Autant être honnête, Thunder road n’est pas un film parfait, loin de là, mais ses qualités sont néanmoins évidentes et laissent apparaître un talent incontestable devant, mais aussi et surtout, derrière la caméra. Le scénario n’est hélas pas le point fort du film, on sent bien qu’il s’agit d’un court métrage démesurément allongé, mais contre toute attente l’ensemble fonctionne bien, en dépit d’un rythme pas toujours parfaitement maîtrisé. Thunder road aurait pu n’être qu’une succession de scènes fortes entrecoupées de quelques passages en roue libre, mais le film a une âme et transpire la sincérité. Jim Cummings a incontestablement mis beaucoup de lui même dans le personnage de Jim Arnaud et son interprétation est, disons le tout net, magistrale (la scène d’introduction est à ce titre absolument remarquable). Profondément touchant jusque dans les petits détails, Thunder road est un film d’une grande justesse qui fait sourire (et même rire) aussi bien qu’il nous serre le coeur à de multiples reprises. C’est la raison pour laquelle on lui pardonne volontiers ses défauts de jeunesse, ses petits passages à vide sur le plan de la narration ou bien ses facilités scénaristiques. D’autant plus que le film, en plus d’être doté d’un casting impeccable, dispose de qualités formelles indéniables (jolis cadrages et lumière bien maîtrisée, même si la réalisation reste d’une sobriété exemplaire). Pour un premier film c’est plus que prometteur et on attendra avec impatience les prochaines réalisations de Jim Cummings, qui prouve avec Thunder road qu’il est un véritable auteur ; on espère juste qu’Hollywood ne s’empressera pas de récupérer son potentiel pour le formater à la sauce habituelle.

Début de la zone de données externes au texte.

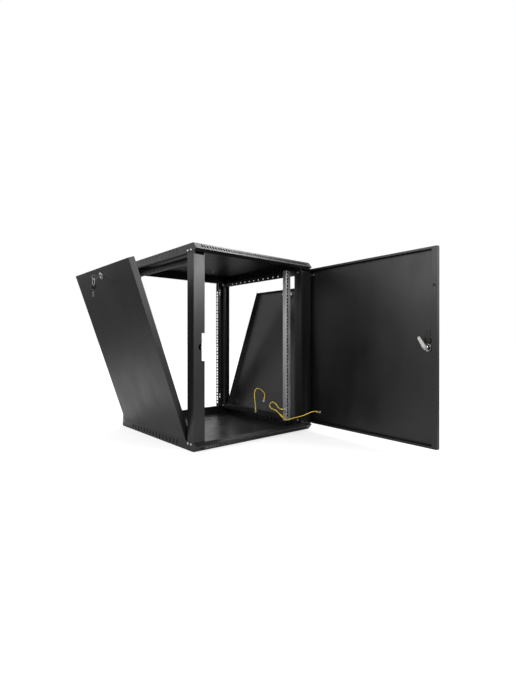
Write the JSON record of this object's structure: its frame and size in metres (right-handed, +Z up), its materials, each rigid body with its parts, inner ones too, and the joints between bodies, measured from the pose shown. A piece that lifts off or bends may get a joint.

Partagée sur ce film… disons que je trouve certaines séquences assez bien foutues mais l’ensemble m’a semblé effectivement long, ça s’étire et surtout le film est selon moi très égocentrique !
C’est pas la première fois que je lis cette critique et je ne suis pas tout à fait d’accord, d’ailleurs je ne sais trop si c’est vraiment le film qui est pointé ainsi du doigt ou le personnage de Jim. Bon, admettons qu’il s’agisse de Jim. Ce pauvre garçon est tout d’abord hypersensible et probablement extrêmement fragile, ce qui explique ses réactions très épidermiques et son manque de recul sur la situation. Mais cela s’explique par sa très grande souffrance, qui l’aveugle littéralement. Oui, il s’apitoie beaucoup sur lui-même, mais là aussi qui ne le ferait pas dans une situation identique. Tout le monde n’a pas les mêmes capacités de résilience face à l’adversité. Après je comprends que le côté lacrymal puisse agacer.
Mais à côté de cela, le personnage est capable de délicatesse et de générosité, notamment lorsqu’il rend visite à sa sœur. On voit bien qu’il avait compris sa souffrance à elle et voulait lui offrir le bijou qu’il estimait ne pas être en droit de garder, de même qu’il avait planqué son sac de voyage dans les massifs pour ne pas s’imposer. Même chose au tribunal, il ne charge pas du tout sa femme alors qu’il connaît visiblement des choses qui pourraient la couler auprès du juge, mais il n’en profite pas. C’est pas exactement un comportement égocentrique à mon sens.
Bref, voilà un gars qui n’arrive tout simplement pas à gérer sa charge émotionnelle et qui peut se couper de de son entourage et du reste du monde pour se focaliser sur sa douleur psychique jusqu’à ce que sa propre sensibilité se heurte à celle des autres.
Je comprends tout à fait que le personnage agace et que l’on préfère les hommes qui souffrent en silence, mais Jim a quelque chose de très moderne dans sa manière d’être car il assume sa fragilité et sa souffrance.
Quand je dis égocentrique, c’est pas que dans son comportement – tu as notamment raison pour son attitude envers sa femme – c’est plus la manière dont le personnage existe (on ne laisse par exemple jamais les personnages secondaires exister – du coup certains éléments concernant leur sort semblent sortir de nulle part). Après j’aime bien le projet « lacrymal » justement, mais je sais pas si c’est très bien géré, en tout cas c’est comme ça que je l’ai ressenti !
Ah ok, je comprends mieux ta remarque du coup.